The best facilitation is practical, sharp, and focused on execution. It’s about defining real priorities, making decisions, and ensuring that teams leave the room with clear actions, not just a pile of sticky notes and another set of theoretical insights that never get used.

Case Study: Aligning a Leadership Team Around a Joint Mission

A strong example of the impact of professional facilitation can be seen in this case study. A leadership team struggled with misalignment on strategic direction, causing inefficiencies and lack of progress. Through a structured facilitation approach, the session provided clarity, strengthened collaboration, and created a unified mission. The result? A leadership team that was fully engaged, clear on objectives, and committed to driving business improvement as a cohesive unit.

What Business Leaders Say About Professional Facilitation

Mike Linter, Global Head of Tax and Legal Services UK and Vice Chair – KPMG UK, shares his experience:

“My team consists of some very bright, highly intelligent individuals, but I was struggling to get them all focused upon a joint mission. I had seen some of the results which Trev was achieving in similar businesses and so approached him. He ran several team events for me over six months, focusing my team’s minds on our mission, attending regular performance reviews and strategy sessions. We had great success with this approach and resulted in a much more aligned and accountable leadership team with clear KPIs. Critically this resulted in a significant profit improvement across the participating business units. If you want to get your team focused upon a joint mission, I highly recommend you consider using Trev to support you.”

Common Pitfalls in DIY Facilitation

Many leadership teams attempt to facilitate their own performance discussions but often struggle to achieve real change. The most common pitfalls include:

  • Entrenched perspectives and internal biases. Teams may avoid uncomfortable topics or reinforce existing viewpoints rather than exploring new solutions.
  • Dominant voices overshadowing others. Strong personalities can steer discussions in unproductive directions, preventing balanced contributions from all team members.
  • Lack of structured follow-through. Without an independent facilitator, meetings can turn into endless discussions without clear action steps or accountability.

A professional facilitator ensures objectivity, manages team dynamics, and keeps the discussion focused on actionable outcomes.

FAQs: Addressing Common Concerns About Professional Facilitation

“I’m not sure how my team will see this.”
Change can create uncertainty, but a well-structured approach ensures teams feel engaged rather than dictated to. Discussions should be facilitated in a way that respects existing dynamics while driving alignment and action. Most teams find the process refreshing and productive within the first session.

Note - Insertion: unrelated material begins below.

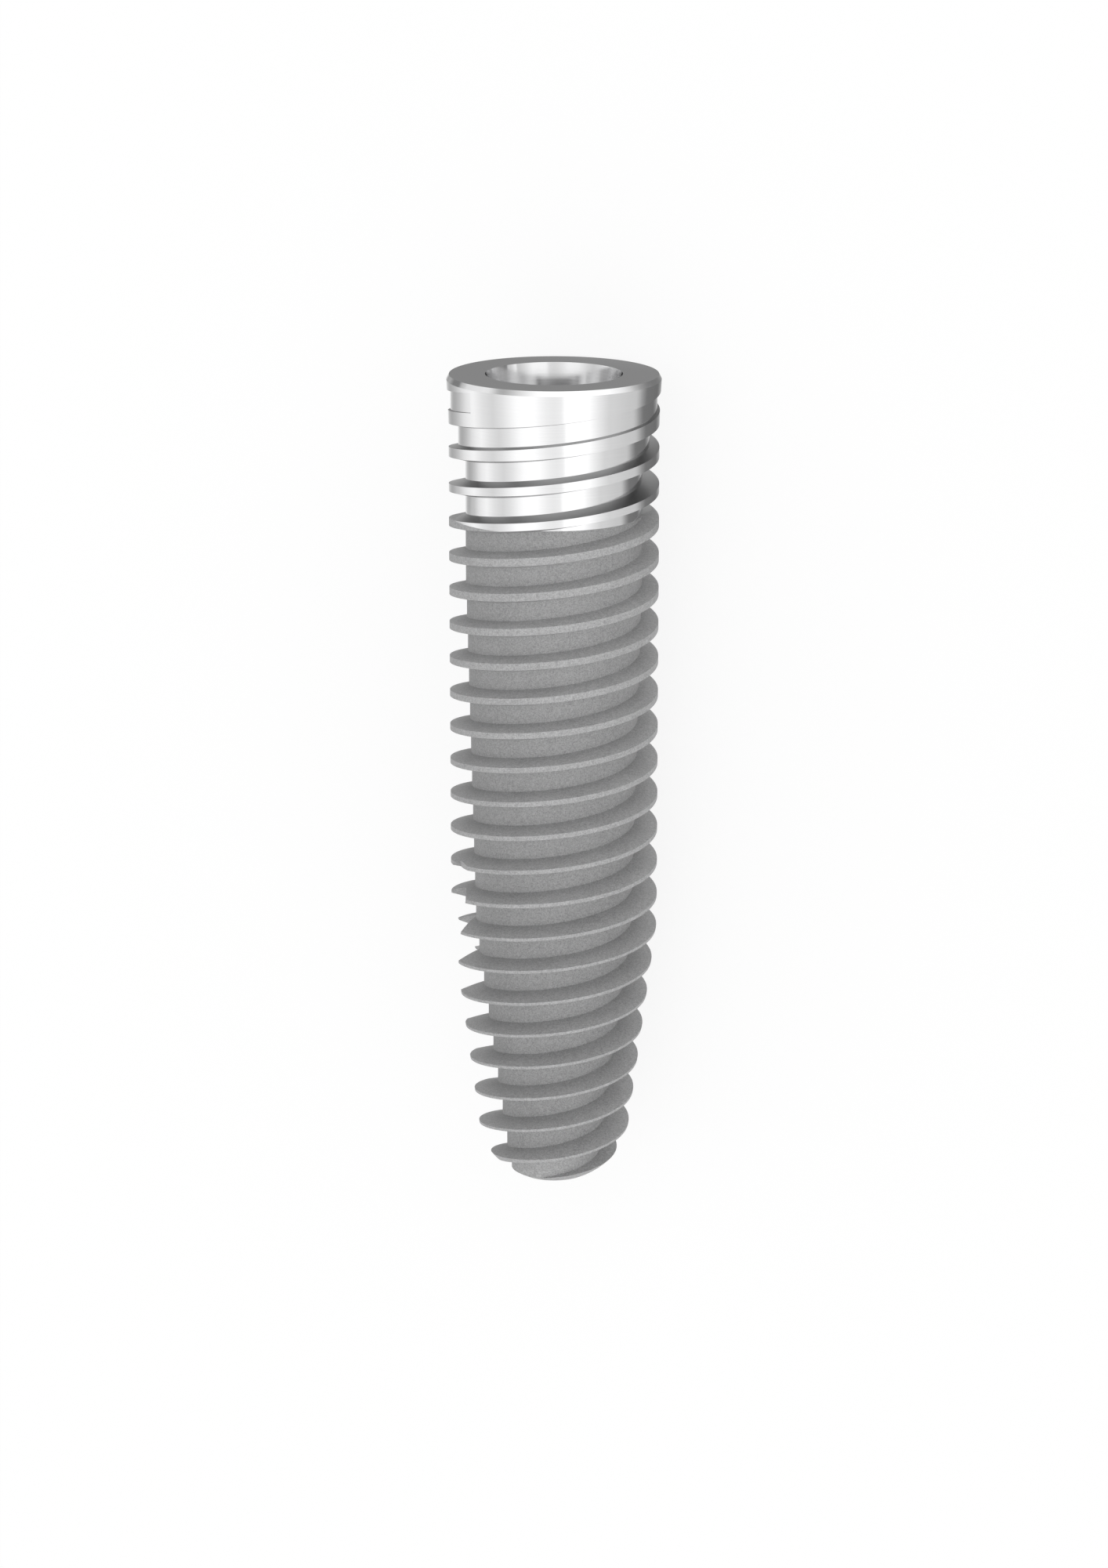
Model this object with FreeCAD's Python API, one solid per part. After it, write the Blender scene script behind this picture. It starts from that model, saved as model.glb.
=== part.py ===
"""Dental implant: a turned titanium fixture with a two-start self-tapping thread.

The implant is one solid, as the real one is. Its outside is built first: the collar, and the
two thread grooves that one tool of constant shape leaves in the turned blank. Then the apex is
rounded, one cutting flute is milled, and the connection for the abutment is bored into the
platform. This is done with the long axis on Z and the platform face at z = 0. At the end the
implant is laid on its side: the axis runs along Y with the platform towards +Y, the underside
of the collar is at z = 0, and the origin is on the surface it lies on, halfway along.
"""
import FreeCAD, Part
import math
import os
from FreeCAD import Rotation, Vector

# Driving dimensions in mm and degrees. A depth is measured from the platform towards the apex.
implant_length = 16.0
collar_diameter = 4.10
platform_chamfer_width = 0.050
platform_chamfer_depth = 0.096

# Thread: crest and tool
crest_diameter = 4.026
thread_starts = 2
thread_lead = 1.3473
tool_floor_width = 0.358
tool_flank_angle = 14.5
tool_entry_depth = 0.3514
tool_entry_angle = 219.5

# Thread: the core that the tool leaves, from the neck to the tip
neck_start_depth = 0.128
neck_half_angle = 12.05
core_diameter = 3.386
core_straight_depth = 3.874
core_half_angle = 1.404
tip_taper_depth = 10.85
tip_crest_half_angle = 7.35
tip_core_half_angle = 7.56

# Rounded apex
apex_radius = 1.62
apex_flat_diameter = 1.40

# Cutting flute: the cutting face's distance from the axis, its direction and its twist per mm
flute_start_depth = 8.96
flute_turn_depth = 10.79
flute_start_distance = 2.035
flute_turn_distance = 1.530
flute_end_distance = 0.500
flute_face_angle = 255.9
flute_twist = 21.4
flute_corner_offset = 0.05
flute_opening_angle = 96.0

# Internal connection: conical seat, hexagonal index and screw channel
seat_mouth_diameter = 2.626
seat_half_angle = 8.0
seat_depth = 1.90
index_sides = 6
index_across_flats = 1.75
index_depth = 3.10
channel_lead_in_diameter = 1.60
channel_diameter = 1.25
channel_depth = 7.20
drill_point_angle = 118.0

# How it lies: turned about its own axis to where it comes to rest
rest_roll = 24.0

# Working values
overcut = 0.10
points_per_turn = 36
edge_trials = 8
flute_reach = 2.2
flute_step = 0.30
flute_stretch = 1.8

axis = Vector(0, 0, 1)
axis_point = Vector(0, 0, 0)
collar_radius = collar_diameter / 2
crest_radius = crest_diameter / 2
core_radius = core_diameter / 2
sector = 360 / thread_starts
sector_points = points_per_turn // thread_starts


def slope(degrees):
    return math.tan(math.radians(degrees))


def polar(radius, degrees, z):
    """Point at a radius and angle about the implant's axis."""
    angle = math.radians(degrees)
    return Vector(radius * math.cos(angle), radius * math.sin(angle), z)


neck_end_depth = neck_start_depth + (collar_radius - core_radius) / slope(neck_half_angle)


def root_radius(depth):
    """Radius of the groove's floor: neck cone, straight core, long taper, then the tip's taper."""
    if depth < neck_end_depth:
        return collar_radius - (depth - neck_start_depth) * slope(neck_half_angle)
    long_taper = max(0.0, min(depth, tip_taper_depth) - core_straight_depth)
    tip_taper = max(0.0, depth - tip_taper_depth)
    return core_radius - long_taper * slope(core_half_angle) - tip_taper * slope(tip_core_half_angle)


def tool_depth(turned):
    """Depth of the tool's middle after the thread has turned by some degrees round the axis."""
    return tool_entry_depth + thread_lead * turned / 360


# The collar's side leans in until the next start's groove comes in below it.
first_land_end = tool_depth(sector)
crest_start_depth = (first_land_end - tool_floor_width / 2
                     - (crest_radius - root_radius(first_land_end)) * slope(tool_flank_angle))


def blank_radius(depth):
    """Radius of the blank that the thread is cut into, before its apex is rounded."""
    if depth < crest_start_depth:
        share = (depth - platform_chamfer_depth) / (crest_start_depth - platform_chamfer_depth)
        return collar_radius + share * (crest_radius - collar_radius)
    return crest_radius - max(0.0, depth - tip_taper_depth) * slope(tip_crest_half_angle)


def groove_outline(turned):
    """Four corners of a groove at one angle: upper edge, floor from top to bottom, lower edge."""
    middle = tool_depth(turned)
    floor_radius = root_radius(middle)
    angle = tool_entry_angle - turned
    walls = []
    for side in (-1, 1):
        floor_depth = middle + side * tool_floor_width / 2
        edge_depth = floor_depth
        for _ in range(edge_trials):
            rise = blank_radius(edge_depth) - floor_radius
            edge_depth = floor_depth + side * rise * slope(tool_flank_angle)
        walls.append([polar(blank_radius(edge_depth), angle, -edge_depth),
                      polar(floor_radius, angle, -floor_depth)])
    upper, lower = walls
    return [upper[0], upper[1], lower[1], lower[0]]


def smooth_edge(points):
    """One smooth edge through points."""
    curve = Part.BSplineCurve()
    curve.interpolate(points)
    return curve.toShape()


def sector_arc(radius, depth):
    """One sector's arc at one depth, in the direction that the thread descends."""
    ends = [polar(radius, tool_entry_angle - sector * share, -depth) for share in (0, 0.5, 1)]
    return Part.Arc(*ends).toShape()


def closed_face(points):
    return Part.Face(Part.makePolygon(points + points[:1]))


def joined(faces):
    """Closed solid from faces that meet along their edges."""
    shell = Part.makeShell(faces)
    shell.sewShape()
    solid = Part.makeSolid(Part.Shell(shell.Faces))
    if solid.Volume < 0:
        solid.reverse()
    return solid


def sector_skin():
    """One start's sector of the threaded blank: its faces, and its top and bottom edges.

    Each half turn of the groove is modelled, turned back to the sector where the groove enters,
    and joined to the next by the land between them. The groove is open at both its ends, where
    the tool goes in and where it has left the blank, and a flat face closes each end.
    """
    end_depth = implant_length + thread_lead
    threaded_depth = implant_length + tool_floor_width - tool_entry_depth
    passes = math.floor(threaded_depth * thread_starts / thread_lead) + 1
    rails = [sector_arc(collar_radius - platform_chamfer_width, 0),
             sector_arc(collar_radius, platform_chamfer_depth)]
    for count in range(passes):
        turn_back = Rotation(axis, sector * count)
        outlines = []
        for step in range(sector_points + 1):
            outline = groove_outline(sector * (count + step / sector_points))
            outlines.append([turn_back.multVec(corner) for corner in outline])
        rails += [smooth_edge(list(corners)) for corners in zip(*outlines)]
        if count == 0:
            entry = closed_face(outlines[0])
    leaving = closed_face(outlines[-1])
    rails.append(sector_arc(blank_radius(end_depth), end_depth))
    faces = [Part.makeRuledSurface(upper, lower) for upper, lower in zip(rails, rails[1:])]
    return faces + [entry, leaving], rails[0], rails[-1]


def threaded_blank():
    """The blank with every start's groove, and its end left long and square beyond the apex."""
    faces, top, bottom = sector_skin()
    skin = []
    top_edges = []
    bottom_edges = []
    for start in range(thread_starts):
        for shapes, kept in ((faces, skin), ([top], top_edges), ([bottom], bottom_edges)):
            for shape in shapes:
                turned_shape = shape.copy()
                turned_shape.rotate(axis_point, axis, sector * start)
                kept.append(turned_shape)
    for edges in (top_edges, bottom_edges):
        skin.append(Part.Face(Part.Wire(Part.__sortEdges__(edges))))
    return joined(skin)


def apex_envelope():
    """Everything that the rounded apex keeps: a dome with a flat end, and all above it."""
    flat_radius = apex_flat_diameter / 2
    centre = implant_length - math.sqrt(apex_radius ** 2 - flat_radius ** 2)
    half_way = math.asin(flat_radius / apex_radius) / 2 + math.pi / 4
    outer = Vector(apex_radius, 0, -centre)
    middle = Vector(apex_radius * math.sin(half_way), 0, -centre - apex_radius * math.cos(half_way))
    edge = Vector(flat_radius, 0, -implant_length)
    wide = collar_radius + overcut
    corners = [edge, Vector(0, 0, -implant_length), Vector(0, 0, overcut), Vector(wide, 0, overcut),
               Vector(wide, 0, -tip_taper_depth), outer]
    edges = [Part.Arc(outer, middle, edge).toShape()]
    edges += [Part.LineSegment(a, b).toShape() for a, b in zip(corners, corners[1:])]
    return Part.Face(Part.Wire(edges)).revolve(axis_point, axis, 360)


def evenly(first, last, longest):
    """Values from first to last in equal steps that are no longer than the longest."""
    steps = math.ceil((last - first) / longest)
    return [first + (last - first) * step / steps for step in range(steps + 1)]


def flute_distance(depth):
    """Distance of the cutting face from the axis: a steep run-in, then slower to the apex."""
    if depth < flute_turn_depth:
        share = (depth - flute_start_depth) / (flute_turn_depth - flute_start_depth)
        return flute_start_distance + share * (flute_turn_distance - flute_start_distance)
    share = (depth - flute_turn_depth) / (implant_length - flute_turn_depth)
    return flute_turn_distance + share * (flute_end_distance - flute_turn_distance)


def flute_outline(depth):
    """The flute's section: cutting face and relief face that meet at the inner corner."""
    angle = flute_face_angle - flute_twist * (depth - flute_turn_depth)
    along_cutting = polar(flute_reach, angle, 0)
    along_relief = polar(flute_reach, angle - flute_opening_angle, 0)
    corner = polar(flute_distance(depth), angle - 90, -depth) + polar(flute_corner_offset, angle, 0)
    return [corner, corner + along_cutting, corner + along_cutting + along_relief,
            corner + along_relief]


def cutting_flute():
    """The milled flute, from where it enters the crests to below the apex."""
    stations = evenly(flute_start_depth, flute_turn_depth, flute_stretch)
    stations += evenly(flute_turn_depth, implant_length + overcut, flute_stretch)[1:]
    faces = [closed_face(flute_outline(stations[0])), closed_face(flute_outline(stations[-1]))]
    for upper, lower in zip(stations, stations[1:]):
        outlines = [flute_outline(depth) for depth in evenly(upper, lower, flute_step)]
        rails = [smooth_edge(list(corners)) for corners in zip(*outlines)]
        faces += [Part.makeRuledSurface(a, b) for a, b in zip(rails, rails[1:] + rails[:1])]
    return joined(faces)


def connection_cavity():
    """The bored cavity: conical seat, hexagonal index, lead-in and blind screw channel."""
    mouth_radius = seat_mouth_diameter / 2
    seat_end_radius = mouth_radius - seat_depth * slope(seat_half_angle)
    lead_in_radius = channel_lead_in_diameter / 2
    channel_radius = channel_diameter / 2
    lead_in_end = index_depth + lead_in_radius - channel_radius
    point_depth = channel_radius / slope(drill_point_angle / 2)
    profile = closed_face([Vector(0, 0, overcut),
                           Vector(mouth_radius + overcut * slope(seat_half_angle), 0, overcut),
                           Vector(seat_end_radius, 0, -seat_depth),
                           Vector(lead_in_radius, 0, -seat_depth),
                           Vector(lead_in_radius, 0, -index_depth),
                           Vector(channel_radius, 0, -lead_in_end),
                           Vector(channel_radius, 0, -channel_depth),
                           Vector(0, 0, -channel_depth - point_depth)])
    cavity = profile.revolve(axis_point, axis, 360)
    corner_radius = index_across_flats / 2 / math.cos(math.pi / index_sides)
    index = closed_face([polar(corner_radius, 360 * side / index_sides, -index_depth)
                         for side in range(index_sides)])
    return cavity.fuse(index.extrude(Vector(0, 0, index_depth - seat_depth)))


def implant_body():
    """The whole implant, upright, with its platform face at z = 0."""
    body = threaded_blank().common(apex_envelope())
    body = body.cut(cutting_flute())
    return body.cut(connection_cavity())


def laid_down(shape):
    """The implant on its side: platform towards +Y, collar on the surface, origin midway."""
    on_its_side = Rotation(Vector(1, 0, 0), -90)
    rolled = Rotation(Vector(0, 1, 0), rest_roll)
    resting = shape.copy()
    resting.Placement = FreeCAD.Placement(Vector(0, implant_length / 2, collar_radius),
                                          rolled.multiply(on_its_side))
    return resting


os.makedirs("parts", exist_ok=True)
body = laid_down(implant_body())
print("solids", len(body.Solids), "valid", body.isValid(), "volume mm3", round(body.Volume, 3))
body.Solids[0].exportStep("parts/implant_body.step")
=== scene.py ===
"""Dental implant with a polished collar and a blasted thread, lying on a pale floor.

The surface of the implant is built upright in millimetres, platform at z = 0 and apex below,
and laid down at the end: axis along Y, platform towards +Y, as the frame has it.
"""
import math
import bmesh
import bpy
from mathutils import Matrix, Vector


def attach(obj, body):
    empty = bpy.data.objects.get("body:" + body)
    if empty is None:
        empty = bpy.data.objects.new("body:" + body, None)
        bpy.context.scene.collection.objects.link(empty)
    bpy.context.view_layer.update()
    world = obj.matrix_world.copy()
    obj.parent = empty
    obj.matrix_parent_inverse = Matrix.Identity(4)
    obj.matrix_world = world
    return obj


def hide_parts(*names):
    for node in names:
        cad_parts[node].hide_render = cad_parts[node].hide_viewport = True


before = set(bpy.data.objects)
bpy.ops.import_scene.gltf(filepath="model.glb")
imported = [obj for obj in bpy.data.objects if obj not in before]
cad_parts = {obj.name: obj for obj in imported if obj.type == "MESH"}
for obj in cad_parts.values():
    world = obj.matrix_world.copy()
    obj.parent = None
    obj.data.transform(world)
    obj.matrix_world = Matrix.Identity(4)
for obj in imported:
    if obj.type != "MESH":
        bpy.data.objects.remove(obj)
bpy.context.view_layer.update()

MM = 0.001

# The implant, in mm and degrees; a depth is measured from the platform
LENGTH = 16.0
COLLAR_RADIUS = 2.05
REST_ROLL = 24.0
CHAMFER_WIDTH = 0.050
CHAMFER_DEPTH = 0.096
CREST_RADIUS = 2.013
LEAD = 1.3473
GROOVE_FLOOR = 0.358
FLANK_ANGLE = 14.5
ENTRY_DEPTH = 0.3514
ENTRY_ANGLE = 219.5
NECK_START = 0.128
NECK_ANGLE = 12.05
CORE_RADIUS = 1.693
CORE_STRAIGHT_DEPTH = 3.874
CORE_ANGLE = 1.404
TIP_DEPTH = 10.85
TIP_CREST_ANGLE = 7.35
TIP_CORE_ANGLE = 7.56
APEX_RADIUS = 1.62
APEX_FLAT_RADIUS = 0.70
FINISH_DEPTH = 2.71

# The two starts of the thread, and how finely the surface is made
STARTS = 2
SECTOR = 360 / STARTS
COLUMNS = 72
PASSES = 24
ROUND_STEPS = 144
APEX_STEPS = 16
EDGE_TRIALS = 8

# How far a cutter passes an open end, a small allowance, and how near two points count as one
# or an edge as nothing, all in mm
OVERCUT = 0.1
MARGIN = 0.01
MERGE_WITHIN = 1e-5
COLLAPSE_WITHIN = 1e-6


def slope(degrees):
    return math.tan(math.radians(degrees))


def polar(radius, degrees, height):
    angle = math.radians(degrees)
    return Vector((radius * math.cos(angle), radius * math.sin(angle), height))


NECK_END = NECK_START + (COLLAR_RADIUS - CORE_RADIUS) / slope(NECK_ANGLE)


def root_radius(depth):
    """Radius of the groove's floor."""
    if depth < NECK_END:
        return COLLAR_RADIUS - (depth - NECK_START) * slope(NECK_ANGLE)
    long_taper = max(0.0, min(depth, TIP_DEPTH) - CORE_STRAIGHT_DEPTH)
    tip_taper = max(0.0, depth - TIP_DEPTH)
    return CORE_RADIUS - long_taper * slope(CORE_ANGLE) - tip_taper * slope(TIP_CORE_ANGLE)


def tool_depth(turned):
    return ENTRY_DEPTH + LEAD * turned / 360


FIRST_LAND_END = tool_depth(SECTOR)
CREST_START = (FIRST_LAND_END - GROOVE_FLOOR / 2
               - (CREST_RADIUS - root_radius(FIRST_LAND_END)) * slope(FLANK_ANGLE))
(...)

“How will my FD view this expense?”
An FD is focused on ROI. Facilitation is not just a cost, it is an investment in business improvement, efficiency, and decision-making. A structured approach delivers measurable impact, ensuring that the session pays for itself through improved clarity, execution, and even cost savings.

“We should be able to fix this ourselves.”
Even the best leadership teams benefit from an outside perspective. A structured facilitation session helps cut through internal politics, decision fatigue, and circular discussions, allowing leadership to move forward with confidence and clarity.

What Happens Next?

Most MDs who bring in professional facilitation see the immediate benefit: clearer alignment, faster decision-making, and renewed energy within the leadership team. The best part? The effect lasts. The team walks away with clarity, ownership, and the momentum to keep driving forward.

Bringing in a facilitator is about accelerating business improvement. It is about getting a leadership team on the same page, removing friction, and driving tangible results to build high-performance teams.

So, the real question is, if a fellow MD swears by professional facilitation, what might I be missing?